• _Rows_

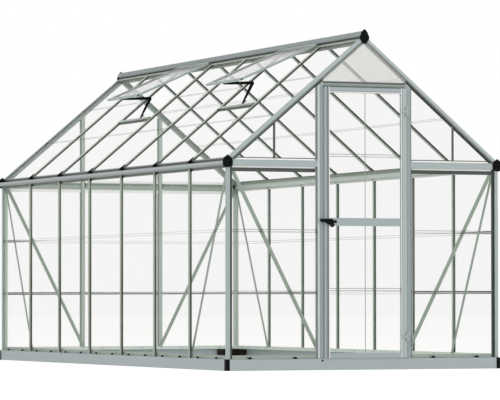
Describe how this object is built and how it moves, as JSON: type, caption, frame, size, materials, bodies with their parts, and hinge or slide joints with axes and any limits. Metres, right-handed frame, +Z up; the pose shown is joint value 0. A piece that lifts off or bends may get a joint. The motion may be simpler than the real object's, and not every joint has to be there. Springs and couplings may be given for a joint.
{
  "type": "polycarbonate greenhouse",
  "caption": "Walk-in greenhouse of clear polycarbonate sheets in extruded aluminium bars, with gutters, propped roof vents and a hinged door.",
  "frame": {"origin": "on the ground at the middle of the plan", "axes": "+Z up, +Y from the door gable to the rear gable, +X to the right of someone facing the door"},
  "size_m": [1.933, 4.3005, 2.1115],
  "materials": {
    "aluminium": "silver anodised extrusion",
    "base_steel": "galvanised and silver coated steel",
    "moulded_black": "moulded black plastic, satin",
    "polycarbonate": "clear polycarbonate sheet",
    "clear_strip": "clear extruded plastic strip"
  },
  "bodies": {
    "house": {"base_rail_left": "base_steel", "base_rail_right": "base_steel", "base_rail_front": "base_steel", "base_rail_rear": "base_steel", "base_corners": "moulded_black", "wall_track_left": "aluminium", "wall_track_right": "aluminium", "wall_track_front": "aluminium", "wall_track_rear": "aluminium", "track_clips": "moulded_black", "corner_posts": "aluminium", "studs_left": "aluminium", "studs_right": "aluminium", "rear_posts": "aluminium", "door_posts": "aluminium", "door_header": "aluminium", "gable_rail_front": "aluminium", "gable_rail_rear": "aluminium", "gutter_left": "aluminium", "gutter_right": "aluminium", "gutter_end_caps": "moulded_black", "rain_outlet": "moulded_black", "rafters_front": "aluminium", "rafters_rear": "aluminium", "roof_bars_left": "aluminium", "roof_bars_right": "aluminium", "bar_end_caps": "moulded_black", "ridge_beam": "aluminium", "ridge_end_caps": "moulded_black", "braces_left": "aluminium", "braces_right": "aluminium", "braces_front": "aluminium", "braces_rear": "aluminium", "wall_panels_left": "polycarbonate", "wall_panels_right": "polycarbonate", "wall_panels_front": "polycarbonate", "wall_panels_rear": "polycarbonate", "gable_panels_front": "polycarbonate", "gable_panels_rear": "polycarbonate", "roof_panels_left": "polycarbonate", "roof_panels_right": "polycarbonate", "wall_joiners_side": "clear_strip", "wall_joiners_gable": "clear_strip", "roof_joiners": "clear_strip", "vent_end_bars": "aluminium", "vent_side_bars": "aluminium", "vent_panels": "polycarbonate", "vent_sills": "aluminium", "vent_stays": "moulded_black", "hinge_brackets": "aluminium"},
    "door": {"door_stiles": "aluminium", "door_rails": "aluminium", "door_panels": "polycarbonate", "door_joiners": "clear_strip", "door_hinges": "aluminium"},
    "handle": {"door_handle": "moulded_black"}
  },
  "joints": [
    {"name": "door_swing", "type": "hinge", "parent": "house", "child": "door", "pos_m": [0.2805, -2.154, 0.904], "axis": [0, 0, 1], "range_deg": [0, 110]},
    {"name": "handle_turn", "type": "hinge", "parent": "door", "child": "handle", "pos_m": [-0.232, -2.15, 0.915], "axis": [0, 1, 0], "range_deg": [-35, 35]}
  ]
}
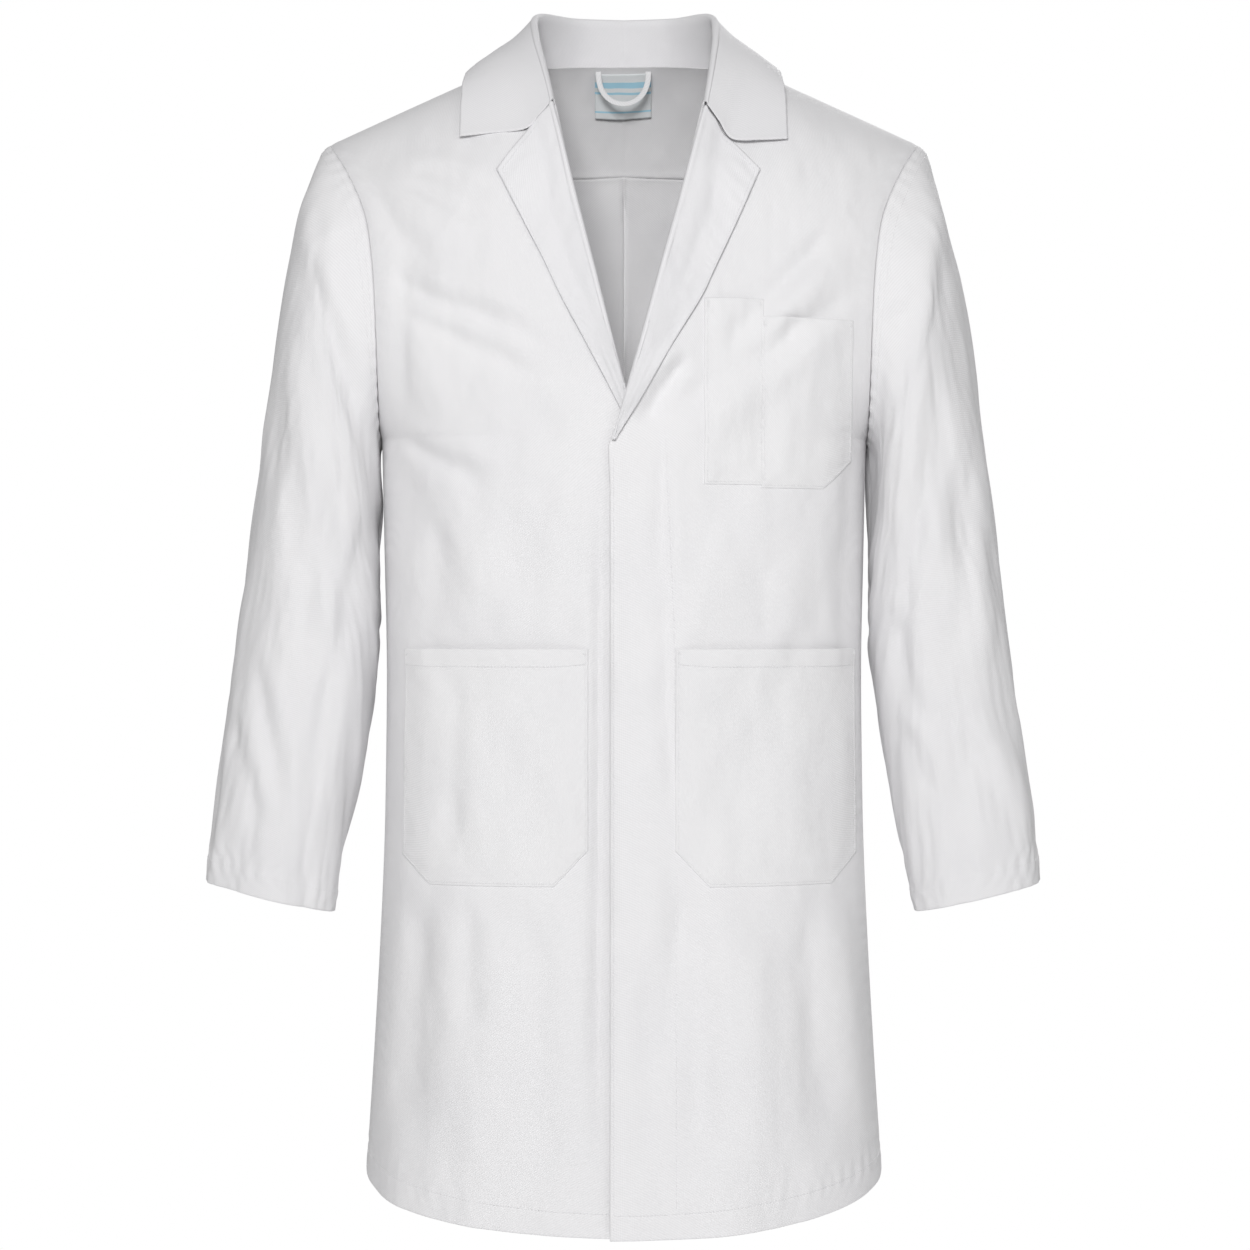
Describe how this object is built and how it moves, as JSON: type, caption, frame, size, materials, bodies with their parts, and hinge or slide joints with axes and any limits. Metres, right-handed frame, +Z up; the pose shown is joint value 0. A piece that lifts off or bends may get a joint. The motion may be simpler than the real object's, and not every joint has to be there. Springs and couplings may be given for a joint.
{
  "type": "lab coat",
  "caption": "White lab coat with notched collar, turned-back lapels, concealed press-stud front, chest and hip patch pockets and long sleeves that swing at the shoulder.",
  "frame": {"origin": "middle of the neck opening at the height of the shoulder neck points, where a hanger or the wearer carries the coat", "axes": "+Z up from hem to collar, -Y out of the coat's front, +X to the wearer's left"},
  "size_m": [0.7362, 0.3074, 1.0604],
  "materials": {
    "white_polycotton": "matte",
    "label_weave": "matte",
    "loop_tape": "matte",
    "press_stud_metal": "satin"
  },
  "bodies": {
    "torso": {"back_panel_left": "white_polycotton", "back_panel_right": "white_polycotton", "back_yoke": "white_polycotton", "front_shoulder_left": "white_polycotton", "front_shoulder_right": "white_polycotton", "collar_fall": "white_polycotton", "collar_stand": "white_polycotton", "neck_label": "label_weave"},
    "front_left": {"front_panel_left": "white_polycotton", "lapel_left": "white_polycotton", "lower_pocket_left": "white_polycotton", "lower_pocket_hem_left": "white_polycotton", "chest_pocket": "white_polycotton", "pen_pocket": "white_polycotton", "fly_placket": "white_polycotton", "stud_socket_1": "press_stud_metal", "stud_socket_2": "press_stud_metal", "stud_socket_3": "press_stud_metal", "stud_socket_4": "press_stud_metal", "stud_socket_5": "press_stud_metal"},
    "front_right": {"front_panel_right": "white_polycotton", "lapel_right": "white_polycotton", "lower_pocket_right": "white_polycotton", "lower_pocket_hem_right": "white_polycotton", "stud_post_1": "press_stud_metal", "stud_post_2": "press_stud_metal", "stud_post_3": "press_stud_metal", "stud_post_4": "press_stud_metal", "stud_post_5": "press_stud_metal"},
    "left_sleeve": {"sleeve_left": "white_polycotton", "cuff_hem_left": "white_polycotton"},
    "right_sleeve": {"sleeve_right": "white_polycotton", "cuff_hem_right": "white_polycotton"},
    "loop": {"hanger_loop": "loop_tape"}
  },
  "joints": [
    {"name": "front_left_open", "type": "hinge", "parent": "torso", "child": "front_left", "pos_m": [0.14, -0.096, -0.05], "axis": [-0.0578, -0.0032, 0.9983], "range_deg": [0, 50]},
    {"name": "front_right_open", "type": "hinge", "parent": "torso", "child": "front_right", "pos_m": [-0.14, -0.096, -0.05], "axis": [0.0578, -0.0032, 0.9983], "range_deg": [-30, 0]},
    {"name": "sleeve_left_swing", "type": "hinge", "parent": "torso", "child": "left_sleeve", "pos_m": [0.24, 0, -0.19], "axis": [-1, 0, 0], "range_deg": [-20, 60]},
    {"name": "sleeve_right_swing", "type": "hinge", "parent": "torso", "child": "right_sleeve", "pos_m": [-0.24, 0, -0.19], "axis": [-1, 0, 0], "range_deg": [-20, 60]},
    {"name": "hanger_loop_flip", "type": "hinge", "parent": "torso", "child": "loop", "pos_m": [0, 0.0525, 0.015], "axis": [-1, 0, 0], "range_deg": [0, 150]}
  ],
  "couplings": [
    {"joint": "front_right_open", "follows": "front_left_open", "ratio": -0.6}
  ]
}
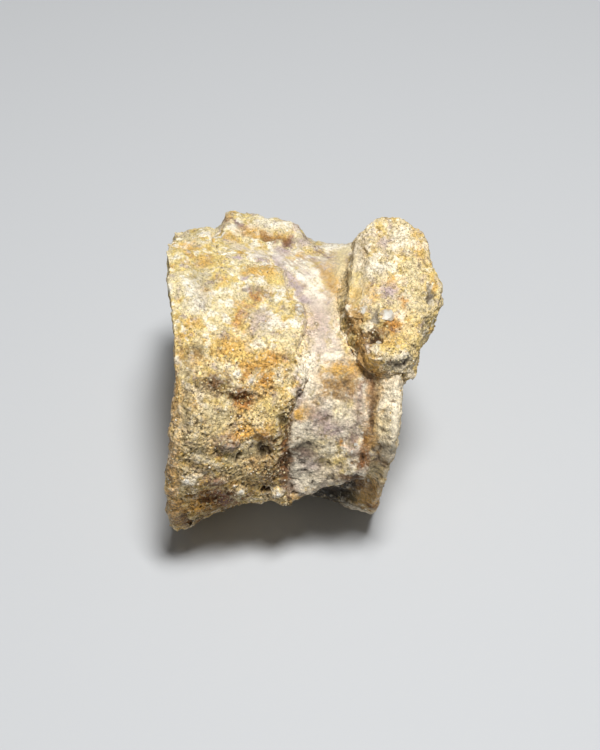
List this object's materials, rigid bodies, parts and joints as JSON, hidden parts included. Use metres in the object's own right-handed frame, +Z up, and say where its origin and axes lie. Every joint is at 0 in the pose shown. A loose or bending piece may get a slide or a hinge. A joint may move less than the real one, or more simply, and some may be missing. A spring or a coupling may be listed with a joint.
{
  "type": "fossil crocodile vertebra",
  "caption": "Fossil centrum of a crocodile vertebra, spool-shaped with dished ends, a rib boss, broken arch roots and a keel, lying on its flank with sandy matrix on it.",
  "frame": {"origin": "on the ground, under the middle of the bone as it lies", "axes": "+X towards the front end of the bone, +Y towards its back where the neural arch stood, +Z up through its right flank"},
  "size_m": [0.0475, 0.0543, 0.0508],
  "materials": {
    "bone": "mineralised bone, smooth to fibrous, slightly glossy",
    "crust": "rough cemented sand",
    "grit": "rough cemented grit with small crystals"
  },
  "bodies": {
    "root": {"vertebra_bone": "bone", "matrix_crust": "crust", "boss_cap": "grit"}
  },
  "joints": []
}
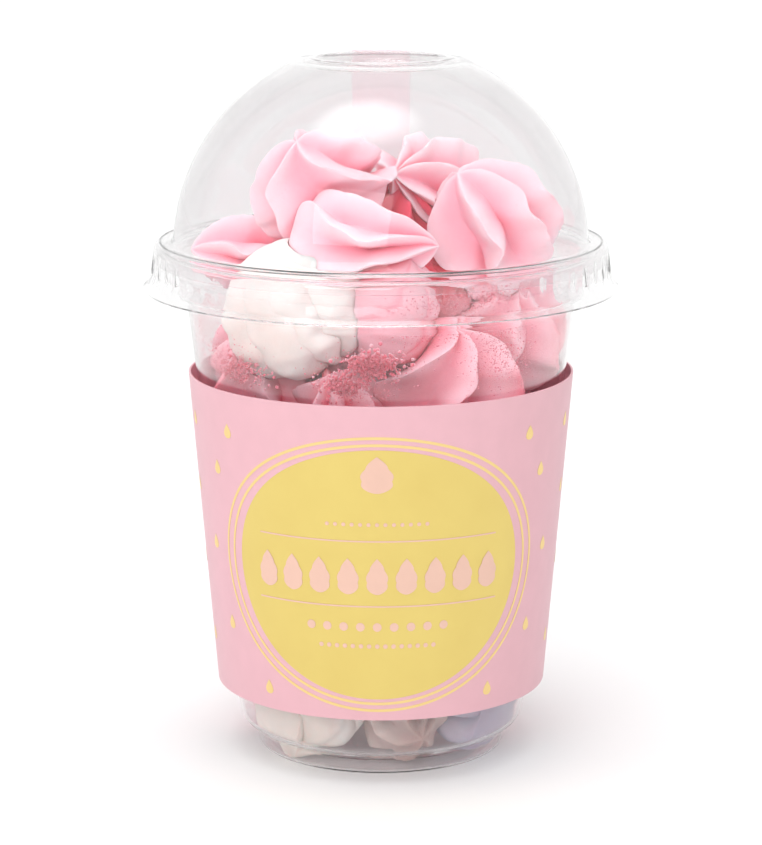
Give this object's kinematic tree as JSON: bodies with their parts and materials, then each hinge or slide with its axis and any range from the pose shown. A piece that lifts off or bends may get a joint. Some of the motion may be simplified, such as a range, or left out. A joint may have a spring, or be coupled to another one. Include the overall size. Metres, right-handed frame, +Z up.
{
  "type": "cup of meringue cookies",
  "caption": "Clear lidded cup filled with piped meringue cookies, with a printed paper sleeve round it and a paper seal strip over the back of its domed lid.",
  "frame": {"origin": "on the floor at the middle of the cup's foot", "axes": "+Z up along the cup's axis, -Y out of the sleeve's printed front, +Y out of the back where the seal strip runs"},
  "size_m": [0.1014, 0.1021, 0.15],
  "materials": {
    "clear_plastic": "clear gloss",
    "sleeve_board": "satin printed board with gold foil",
    "strip_paper": "satin",
    "meringue_pink": "matte, dry",
    "meringue_white": "matte, dry",
    "meringue_beige": "matte, dry",
    "meringue_lilac": "matte, dry"
  },
  "bodies": {
    "root": {"cup": "clear_plastic", "lid": "clear_plastic", "sleeve": "sleeve_board", "seal_strip": "strip_paper", "meringue_top_left": "meringue_pink", "meringue_front": "meringue_pink", "meringue_right": "meringue_pink", "meringue_back": "meringue_pink", "meringue_left": "meringue_pink", "meringue_low_front": "meringue_pink", "meringue_low_middle": "meringue_pink", "meringue_low_right": "meringue_pink", "meringue_low_left": "meringue_pink", "meringue_back_right": "meringue_pink", "meringue_back_left": "meringue_pink", "meringue_back_low": "meringue_pink", "base_pink_left": "meringue_pink", "base_pink_right": "meringue_pink", "meringue_fill": "meringue_pink", "meringue_white": "meringue_white", "base_white": "meringue_white", "base_white_back": "meringue_white", "base_beige": "meringue_beige", "base_lilac": "meringue_lilac"}
  },
  "joints": []
}
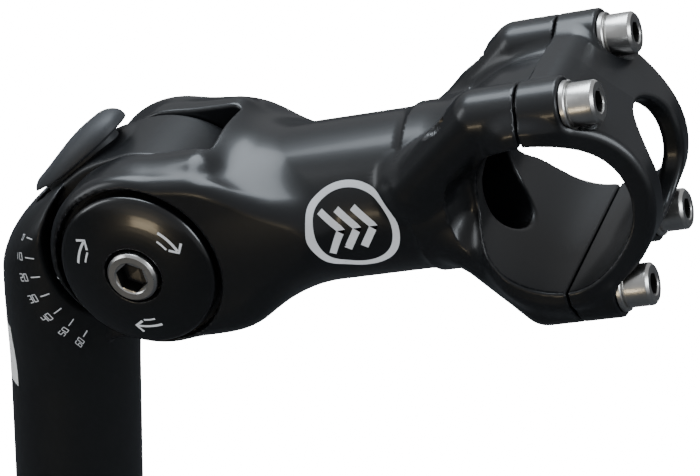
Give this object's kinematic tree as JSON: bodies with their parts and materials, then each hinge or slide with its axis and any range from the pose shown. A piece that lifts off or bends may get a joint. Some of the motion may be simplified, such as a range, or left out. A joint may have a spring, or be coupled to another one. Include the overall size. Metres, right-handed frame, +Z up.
{
  "type": "handlebar stem",
  "caption": "Adjustable-angle quill stem: a round column with an expander wedge, a tilting arm on a toothed joint, and a bolted open-faced clamp for a handlebar.",
  "frame": {"origin": "on the column's axis, at the step where the column narrows to the quill", "axes": "+X forward towards the handlebar, +Y to the rider's left, +Z up along the column"},
  "size_m": [0.1448, 0.0483, 0.2546],
  "materials": {
    "black_paint": "forged alloy, satin black paint",
    "gloss_paint": "forged alloy, gloss black paint",
    "bare_alloy": "machined",
    "bolt_steel": "plain steel",
    "ring_steel": "sintered steel",
    "bronze": "plain bronze",
    "soft_plastic": "matt dark grey"
  },
  "bodies": {
    "quill": {"quill_column": "black_paint", "tilt_bush": "bronze", "tongue_ring_right": "ring_steel", "tongue_ring_left": "ring_steel", "expander_washer": "bolt_steel"},
    "expander_screw": {"expander_bolt": "bolt_steel"},
    "wedge": {"expander_wedge": "bare_alloy"},
    "cap": {"expander_cap": "soft_plastic"},
    "arm": {"arm": "gloss_paint", "ear_ring_right": "ring_steel", "ear_ring_left": "ring_steel", "dome_washer_right": "gloss_paint", "dome_washer_left": "gloss_paint", "tilt_nut": "bolt_steel"},
    "tilt_screw": {"tilt_bolt": "bolt_steel"},
    "faceplate": {"faceplate": "gloss_paint", "faceplate_washer_upper_right": "bolt_steel", "faceplate_washer_upper_left": "bolt_steel", "faceplate_washer_lower_right": "bolt_steel", "faceplate_washer_lower_left": "bolt_steel"},
    "screw_upper_right": {"faceplate_bolt_upper_right": "bolt_steel"},
    "screw_upper_left": {"faceplate_bolt_upper_left": "bolt_steel"},
    "screw_lower_right": {"faceplate_bolt_lower_right": "bolt_steel"},
    "screw_lower_left": {"faceplate_bolt_lower_left": "bolt_steel"}
  },
  "joints": [
    {"name": "arm_tilt", "type": "hinge", "parent": "quill", "child": "arm", "pos_m": [0.0235, 0, 0.078], "axis": [0, -1, 0], "range_deg": [-20, 40]},
    {"name": "tilt_bolt_turn", "type": "hinge", "parent": "arm", "child": "tilt_screw", "pos_m": [0.0235, 0, 0.078], "axis": [0, -1, 0], "range_deg": [0, 720]},
    {"name": "expander_turn", "type": "hinge", "parent": "quill", "child": "expander_screw", "pos_m": [0, 0, 0.065], "axis": [0, 0, 1], "range_deg": [0, 1152.01]},
    {"name": "wedge_travel", "type": "slide", "parent": "quill", "child": "wedge", "axis": [0, 0, -1], "range_m": [0, 0.004]},
    {"name": "cap_lift", "type": "slide", "parent": "quill", "child": "cap", "axis": [0, 0, 1], "range_m": [0, 0.02]},
    {"name": "faceplate_off", "type": "slide", "parent": "arm", "child": "faceplate", "axis": [0.9397, 0, 0.342], "range_m": [0, 0.01]},
    {"name": "bolt_turn_upper_right", "type": "hinge", "parent": "faceplate", "child": "screw_upper_right", "pos_m": [0.10922, -0.015, 0.13048], "axis": [0.9397, 0, 0.342], "range_deg": [0, 4500.01]},
    {"name": "bolt_turn_upper_left", "type": "hinge", "parent": "faceplate", "child": "screw_upper_left", "pos_m": [0.10922, 0.015, 0.13048], "axis": [0.9397, 0, 0.342], "range_deg": [0, 4500.01]},
    {"name": "bolt_turn_lower_right", "type": "hinge", "parent": "faceplate", "child": "screw_lower_right", "pos_m": [0.1229, -0.015, 0.0929], "axis": [0.9397, 0, 0.342], "range_deg": [0, 4500.01]},
    {"name": "bolt_turn_lower_left", "type": "hinge", "parent": "faceplate", "child": "screw_lower_left", "pos_m": [0.1229, 0.015, 0.0929], "axis": [0.9397, 0, 0.342], "range_deg": [0, 4500.01]}
  ],
  "couplings": [
    {"joint": "expander_turn", "follows": "wedge_travel", "rad_per_m": 5026.5},
    {"joint": "bolt_turn_upper_right", "follows": "faceplate_off", "rad_per_m": 7854},
    {"joint": "bolt_turn_upper_left", "follows": "faceplate_off", "rad_per_m": 7854},
    {"joint": "bolt_turn_lower_right", "follows": "faceplate_off", "rad_per_m": 7854},
    {"joint": "bolt_turn_lower_left", "follows": "faceplate_off", "rad_per_m": 7854}
  ]
}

• _Work to complete_
Check each line of the data above for the word "origin" and say how many lines contain it, giving nothing besides the number.

• _Written response_
6